(CAD and scene scripts)
════

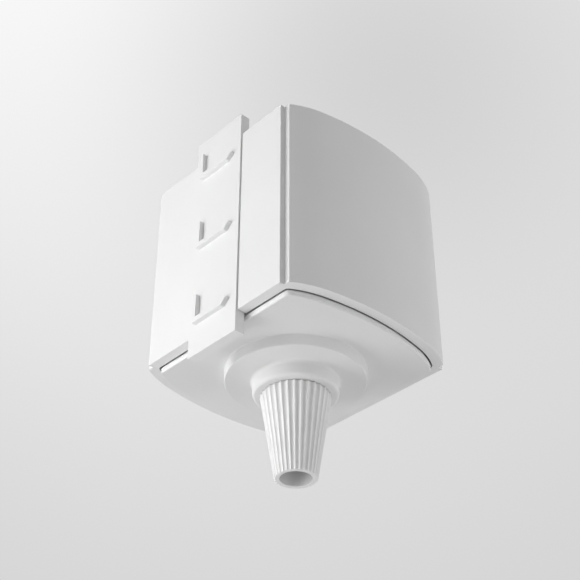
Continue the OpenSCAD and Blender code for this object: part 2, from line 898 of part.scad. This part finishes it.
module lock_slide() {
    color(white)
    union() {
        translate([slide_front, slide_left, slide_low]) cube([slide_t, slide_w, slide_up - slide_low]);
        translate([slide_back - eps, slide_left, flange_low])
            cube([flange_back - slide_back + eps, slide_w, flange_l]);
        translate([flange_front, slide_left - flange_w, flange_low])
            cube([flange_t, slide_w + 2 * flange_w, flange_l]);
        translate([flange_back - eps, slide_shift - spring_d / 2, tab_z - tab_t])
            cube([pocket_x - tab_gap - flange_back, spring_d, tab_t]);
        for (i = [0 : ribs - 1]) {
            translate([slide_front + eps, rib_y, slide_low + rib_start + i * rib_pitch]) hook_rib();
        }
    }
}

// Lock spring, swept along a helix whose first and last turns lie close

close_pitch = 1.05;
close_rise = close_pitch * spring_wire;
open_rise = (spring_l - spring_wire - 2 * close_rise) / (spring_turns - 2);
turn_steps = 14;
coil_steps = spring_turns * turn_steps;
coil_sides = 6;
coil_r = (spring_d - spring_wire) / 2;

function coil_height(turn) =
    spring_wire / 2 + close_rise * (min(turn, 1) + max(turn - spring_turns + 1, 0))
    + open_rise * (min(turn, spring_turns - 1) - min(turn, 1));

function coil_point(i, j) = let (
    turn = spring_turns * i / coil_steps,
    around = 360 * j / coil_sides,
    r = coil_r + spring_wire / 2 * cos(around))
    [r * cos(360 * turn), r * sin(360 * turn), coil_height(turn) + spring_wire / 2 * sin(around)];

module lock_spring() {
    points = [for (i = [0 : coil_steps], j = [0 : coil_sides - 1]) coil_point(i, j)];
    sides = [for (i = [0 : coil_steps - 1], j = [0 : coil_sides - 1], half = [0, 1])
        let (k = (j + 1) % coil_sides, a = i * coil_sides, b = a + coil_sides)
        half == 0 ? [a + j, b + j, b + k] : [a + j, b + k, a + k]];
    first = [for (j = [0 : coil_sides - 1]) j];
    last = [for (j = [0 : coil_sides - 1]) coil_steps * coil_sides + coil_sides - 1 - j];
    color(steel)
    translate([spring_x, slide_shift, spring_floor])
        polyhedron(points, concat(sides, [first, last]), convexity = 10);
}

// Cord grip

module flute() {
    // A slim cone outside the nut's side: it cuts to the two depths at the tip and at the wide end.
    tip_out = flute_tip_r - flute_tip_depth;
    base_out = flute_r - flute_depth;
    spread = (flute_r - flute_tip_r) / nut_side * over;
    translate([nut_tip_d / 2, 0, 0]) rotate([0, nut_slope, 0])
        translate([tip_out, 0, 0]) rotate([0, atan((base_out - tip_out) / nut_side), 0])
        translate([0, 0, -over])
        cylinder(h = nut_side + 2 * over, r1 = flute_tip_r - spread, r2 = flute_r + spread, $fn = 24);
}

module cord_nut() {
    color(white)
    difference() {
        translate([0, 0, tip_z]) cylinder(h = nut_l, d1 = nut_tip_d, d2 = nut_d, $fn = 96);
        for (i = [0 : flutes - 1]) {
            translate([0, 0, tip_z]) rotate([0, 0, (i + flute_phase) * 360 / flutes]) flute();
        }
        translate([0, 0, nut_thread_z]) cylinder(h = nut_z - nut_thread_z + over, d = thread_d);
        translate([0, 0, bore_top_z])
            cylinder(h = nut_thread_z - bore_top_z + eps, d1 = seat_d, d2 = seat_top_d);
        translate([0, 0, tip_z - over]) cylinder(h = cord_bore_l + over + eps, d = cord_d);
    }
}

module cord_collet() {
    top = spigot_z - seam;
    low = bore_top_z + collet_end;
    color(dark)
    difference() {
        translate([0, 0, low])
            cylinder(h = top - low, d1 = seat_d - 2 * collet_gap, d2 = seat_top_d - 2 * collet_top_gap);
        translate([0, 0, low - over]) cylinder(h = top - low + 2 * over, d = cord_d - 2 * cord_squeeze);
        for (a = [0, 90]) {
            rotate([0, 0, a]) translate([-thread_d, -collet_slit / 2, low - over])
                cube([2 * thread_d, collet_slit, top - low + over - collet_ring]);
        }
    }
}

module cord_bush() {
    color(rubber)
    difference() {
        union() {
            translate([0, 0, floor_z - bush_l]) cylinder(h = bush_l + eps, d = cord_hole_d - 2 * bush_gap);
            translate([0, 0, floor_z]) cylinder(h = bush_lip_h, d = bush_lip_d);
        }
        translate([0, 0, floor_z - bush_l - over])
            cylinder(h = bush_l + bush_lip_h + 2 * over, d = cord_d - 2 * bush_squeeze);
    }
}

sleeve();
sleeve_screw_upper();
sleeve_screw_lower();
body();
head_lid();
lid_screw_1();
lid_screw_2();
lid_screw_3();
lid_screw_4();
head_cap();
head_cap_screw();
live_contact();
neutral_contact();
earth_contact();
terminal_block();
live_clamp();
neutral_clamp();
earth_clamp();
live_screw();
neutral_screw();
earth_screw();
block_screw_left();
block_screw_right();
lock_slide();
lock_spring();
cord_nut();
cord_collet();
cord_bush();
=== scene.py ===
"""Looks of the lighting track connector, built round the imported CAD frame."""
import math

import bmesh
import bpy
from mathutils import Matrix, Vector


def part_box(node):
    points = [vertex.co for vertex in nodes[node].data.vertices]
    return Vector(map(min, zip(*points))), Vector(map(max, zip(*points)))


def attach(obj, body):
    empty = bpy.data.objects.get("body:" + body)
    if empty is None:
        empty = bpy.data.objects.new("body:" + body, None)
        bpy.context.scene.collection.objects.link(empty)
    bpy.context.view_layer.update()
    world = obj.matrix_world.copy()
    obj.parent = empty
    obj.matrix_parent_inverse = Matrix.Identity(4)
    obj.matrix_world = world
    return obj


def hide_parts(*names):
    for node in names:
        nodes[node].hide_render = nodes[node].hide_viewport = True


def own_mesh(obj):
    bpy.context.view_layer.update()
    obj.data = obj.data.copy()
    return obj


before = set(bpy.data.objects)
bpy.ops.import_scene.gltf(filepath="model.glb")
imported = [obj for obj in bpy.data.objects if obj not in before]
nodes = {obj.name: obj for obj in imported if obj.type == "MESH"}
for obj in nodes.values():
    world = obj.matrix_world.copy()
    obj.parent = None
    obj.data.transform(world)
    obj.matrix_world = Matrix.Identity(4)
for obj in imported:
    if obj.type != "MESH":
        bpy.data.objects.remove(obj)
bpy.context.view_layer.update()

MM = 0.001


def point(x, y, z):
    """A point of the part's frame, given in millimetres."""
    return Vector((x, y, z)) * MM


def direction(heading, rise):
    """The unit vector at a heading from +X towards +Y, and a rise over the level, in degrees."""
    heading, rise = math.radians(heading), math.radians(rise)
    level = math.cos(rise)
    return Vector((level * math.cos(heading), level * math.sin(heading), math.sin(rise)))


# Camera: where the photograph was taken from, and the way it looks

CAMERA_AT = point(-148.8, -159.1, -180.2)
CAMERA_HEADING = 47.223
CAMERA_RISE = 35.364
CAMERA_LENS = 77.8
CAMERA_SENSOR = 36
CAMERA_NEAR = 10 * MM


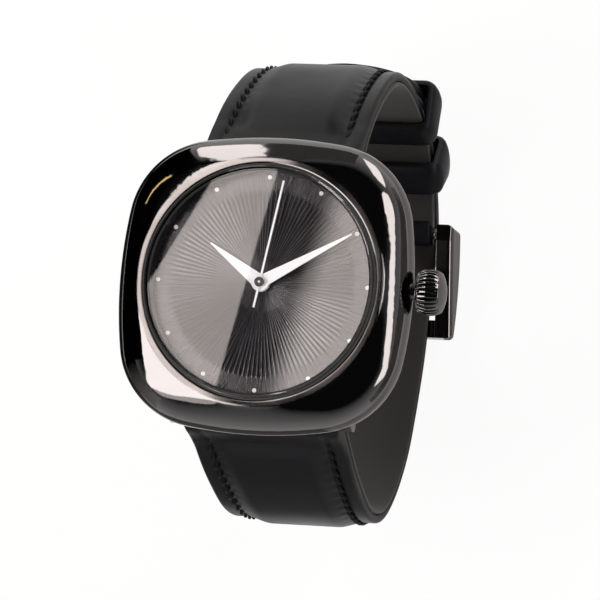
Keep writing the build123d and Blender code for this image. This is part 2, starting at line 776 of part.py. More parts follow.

════

Task brief — Copy out each line in the preceding records that contains "objects".

Worked solution —
    empty = bpy.data.objects.get("body:" + body)
        empty = bpy.data.objects.new("body:" + body, None)
        bpy.context.scene.collection.objects.link(empty)
before = set(bpy.data.objects)
imported = [obj for obj in bpy.data.objects if obj not in before]
        bpy.data.objects.remove(obj)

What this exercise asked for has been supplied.